The primary risk of this strategy is the high cost of maritime storage and the potential for hull fouling on stationary supertankers. It is an expensive gamble. If the global economy enters a severe recession and demand plummets across the board, Iran will be left holding depreciating assets with high maintenance costs.
But betting on a total collapse in Asian energy demand during a volatile regional conflict is an incredibly weak thesis.
The West Is Tricked by Its Own Waiver
The most flawed premise in this entire situation is the idea that the US holds all the cards via the 60-day waiver.
Washington did not grant this waiver out of a position of strength or diplomatic goodwill. They granted it because benchmark Brent crude surged when the war disrupted transit through the region. Western economies, already battered by persistent inflation, could not tolerate high energy costs going into the summer.
The waiver was an act of economic desperation to force supply into the market.
Tehran understood this instantly. Instead of playing along and flooding the market to lower prices for Western consumers, they chose to hoard the barrels on the water. They exported the crude out of their immediate territory—claiming compliance with the logistical opening—but kept it in international floating storage.
This creates an incredibly dangerous dynamic for August. When the 60-day window closes, the US Treasury faces a brutal choice: reimpose the blockade and watch oil prices explode, or quietly extend the waiver and admit the sanctions framework is dead.

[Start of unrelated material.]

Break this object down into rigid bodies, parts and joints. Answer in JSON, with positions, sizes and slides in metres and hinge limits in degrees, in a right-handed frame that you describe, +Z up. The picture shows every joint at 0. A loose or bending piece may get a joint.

By keeping 68 million barrels floating "for orders," Iran has created a massive supply overhang that they can deploy instantly the moment they secure the specific banking concessions or diplomatic terms they want. It is a massive option play on global energy volatility.
Stop asking why no one is buying Iran's oil. Start asking who will be forced to beg for it when the temporary peace window shuts.
The floating hoard isn't a sign of weakness. It is a loaded gun pointed directly at the global financial system, and Tehran’s finger is on the trigger.